**The request:** Give back an exact copy of the lines from the start of the material through the line bearing "coil_pitch = 4.95; // [4.9:0.01:4.98]". Include both ends and nothing else.

** begin Recorded information **

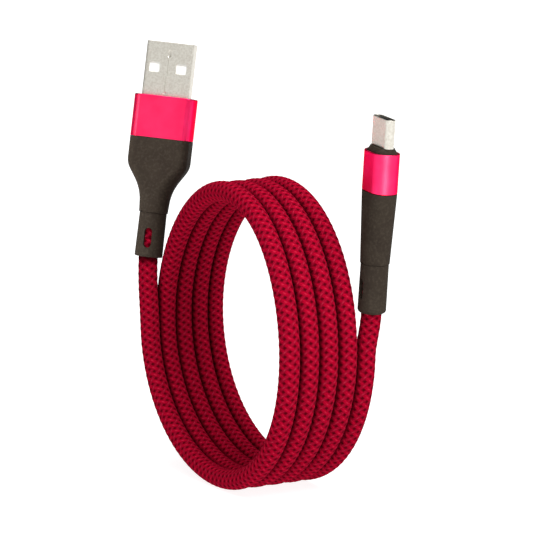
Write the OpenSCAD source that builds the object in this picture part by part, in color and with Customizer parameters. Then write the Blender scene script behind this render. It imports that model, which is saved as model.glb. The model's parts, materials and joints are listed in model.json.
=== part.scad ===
// Braided charging cable wound into an upright round coil, with a USB-A plug
// on one lead and a small USB-C plug on the other. Millimetres, +Z up.
// The coil's axis lies along X. The origin is the middle of the coil's foot,
// on the surface that the coil stands on.

/* [Cord] */
// Outside diameter of the braided cord
cord_d = 4.8; // [4.6:0.1:4.8]

/* [Coil] */
// Inner radius of the coil of cord
coil_r_in = 31.2; // [30.8:0.1:31.4]
// Outer radius of the coil of cord
coil_r_out = 37.4; // [37.2:0.1:37.8]
// Distance from one turn to the next along the coil's axis
coil_pitch = 4.95; // [4.9:0.01:4.98]

/* [Plug bodies] */
// Width of the USB-A collar and of the top of its boot
collar_a_w = 15.2; // [14.6:0.1:16]
// Thickness of the USB-A collar
collar_a_t = 7.9; // [7.6:0.1:8.4]
// Height of the USB-A collar
collar_a_h = 10.5; // [10:0.1:11]
// Width of the USB-C collar and of the top of its boot
collar_c_w = 10.2; // [10:0.1:11]
// Thickness of the USB-C collar
collar_c_t = 6.5; // [6.4:0.1:7]
// Height of the USB-C collar
collar_c_h = 9.3; // [9:0.1:9.8]
// Diameter of the round necks where the boots meet the tail sleeves
neck_d = 7.0; // [6.8:0.1:7.2]
// Width of the flex slot through each tail sleeve
slot_w = 1.9; // [1.4:0.1:2.4]
// Length of the flex slot through each tail sleeve
slot_len = 5; // [3:0.1:6]

/* [Metal shells] */
// Width of the USB-A shell
shell_a_w = 12; // [11.9:0.05:12.1]
// Thickness of the USB-A shell
shell_a_t = 4.5; // [4.4:0.05:4.6]
// Length of USB-A shell that shows above its collar
shell_a_out = 13.4; // [12.5:0.1:14]
// Width of the USB-C shell
shell_c_w = 8.25; // [8.2:0.05:8.3]
// Thickness of the USB-C shell
shell_c_t = 2.4; // [2.35:0.05:2.45]
// Length of USB-C shell that shows above its end cap
shell_c_out = 6.65; // [6.5:0.05:6.8]

/* [Hidden] */

$fn = 64;
hull_fn = 32;
coil_fn = 128;
rod_fn = 24;
cut = 20;                 // reach of a cutting solid past what it cuts
room = 100;               // a box of this size takes in half of the coil
film = 0.01;              // half the thickness of the slices that hulls join

crimson = [0.72, 0.04, 0.16];
anodised = [0.93, 0.10, 0.33];
charcoal = [0.18, 0.16, 0.14];
steel = [0.80, 0.79, 0.75];
white_plastic = [0.93, 0.93, 0.91];
gold = [0.85, 0.68, 0.30];

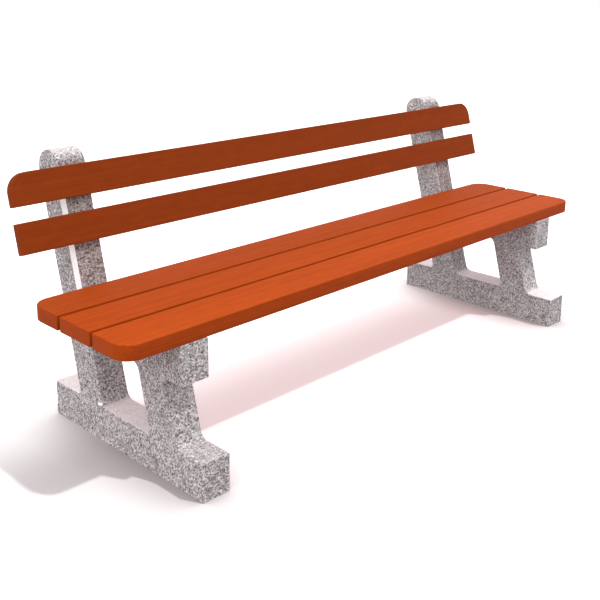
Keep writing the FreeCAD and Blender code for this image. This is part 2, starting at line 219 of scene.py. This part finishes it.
    # The chamfer is known by the way it faces, which is the same on both frames but for the side
    facing_out = add_node(tree, "ShaderNodeVectorMath", {"operation": "ABSOLUTE"}, {0: facing}).outputs[0]
    slant = math.hypot(CHAMFER_SIDE, CHAMFER_FRONT)
    out, front = CHAMFER_SIDE / slant, CHAMFER_FRONT / slant
    chamfer = (out, front * math.cos(LEAN), front * math.sin(LEAN))
    likeness = add_node(tree, "ShaderNodeVectorMath", {"operation": "DOT_PRODUCT"}, {0: facing_out, 1: chamfer})
    on_chamfer = add_node(tree, "ShaderNodeMath", {"operation": "GREATER_THAN"},
                          {0: likeness.outputs["Value"], 1: SAME_WAY}).outputs[0]
    # Painted highlight: the chamfer is coloured near white, so that it shows as a bright line along the arris
    marks = add_node(tree, "ShaderNodeTexNoise", inputs={"Vector": place, "Scale": 1 / CHAMFER_MARK, "Detail": 2.0})
    chamfer_highlight = add_node(tree, "ShaderNodeValToRGB", inputs={0: marks.outputs[0]},
                    stops=[(0.3, "#F0EDEC"), (0.7, "#FFFEFE")])
    colour = add_node(tree, "ShaderNodeMix", {"data_type": "RGBA"},
                      {0: on_chamfer, 6: front_shaded, 7: chamfer_highlight.outputs[0]}).outputs[2]

    # Rough stone all over, and no relief and a slight sheen on the chamfer
    roughness = add_node(tree, "ShaderNodeMix",
                         inputs={0: on_chamfer, 2: STONE_ROUGHNESS, 3: CHAMFER_ROUGHNESS}).outputs[0]
    relief = add_node(tree, "ShaderNodeMath", {"operation": "ADD"}, {0: stone_height, 1: chip_mask})
    kept = add_node(tree, "ShaderNodeMath", {"operation": "SUBTRACT"}, {0: 1.0, 1: on_chamfer})
    height = add_node(tree, "ShaderNodeMath", {"operation": "MULTIPLY"}, {0: relief.outputs[0], 1: kept.outputs[0]})
    bump = add_node(tree, "ShaderNodeBump", inputs={"Height": height.outputs[0], "Distance": STONE_RELIEF})
    tree.links.new(colour, shader.inputs["Base Color"])
    tree.links.new(roughness, shader.inputs["Roughness"])
    tree.links.new(bump.outputs[0], shader.inputs["Normal"])
    shader.inputs["IOR"].default_value = 1.5
    return material


def give_material(node_name, material):
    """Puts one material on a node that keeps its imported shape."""
    piece = nodes[node_name]
    piece.data.materials.clear()
    piece.data.materials.append(material)


concrete = washed_concrete()
for side in ("left", "right"):
    give_material(f"side_frame_{side}", concrete)


# --- Reinforcement ----------------------------------------------------------------------------------------------
# Bars of hot-rolled steel, 8 mm thick, tied into a cage and cast inside each frame, so none of them shows. Rolling
# leaves slanting ribs and a blue-brown scale, with rust where the bars lay in the yard.

RIB_SPACING = 0.0055     # from one rib to the next along the bar
RIB_HEIGHT = 0.0004
RUST_SPOT = 1 / 90       # about 11 mm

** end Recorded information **

**Finished task:**
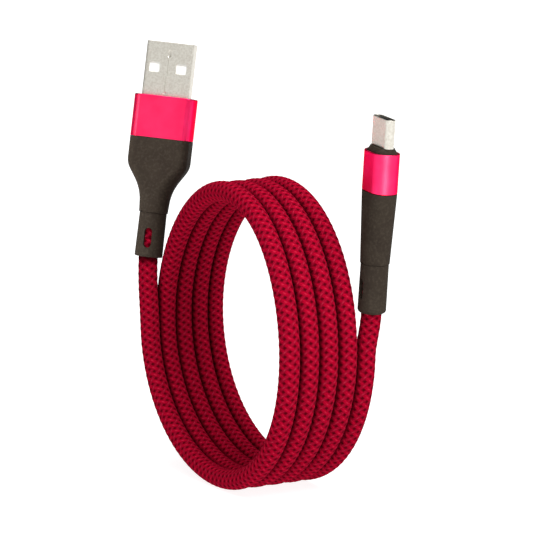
Write the OpenSCAD source that builds the object in this picture part by part, in color and with Customizer parameters. Then write the Blender scene script behind this render. It imports that model, which is saved as model.glb. The model's parts, materials and joints are listed in model.json.
=== part.scad ===
// Braided charging cable wound into an upright round coil, with a USB-A plug
// on one lead and a small USB-C plug on the other. Millimetres, +Z up.
// The coil's axis lies along X. The origin is the middle of the coil's foot,
// on the surface that the coil stands on.

/* [Cord] */
// Outside diameter of the braided cord
cord_d = 4.8; // [4.6:0.1:4.8]

/* [Coil] */
// Inner radius of the coil of cord
coil_r_in = 31.2; // [30.8:0.1:31.4]
// Outer radius of the coil of cord
coil_r_out = 37.4; // [37.2:0.1:37.8]
// Distance from one turn to the next along the coil's axis
coil_pitch = 4.95; // [4.9:0.01:4.98]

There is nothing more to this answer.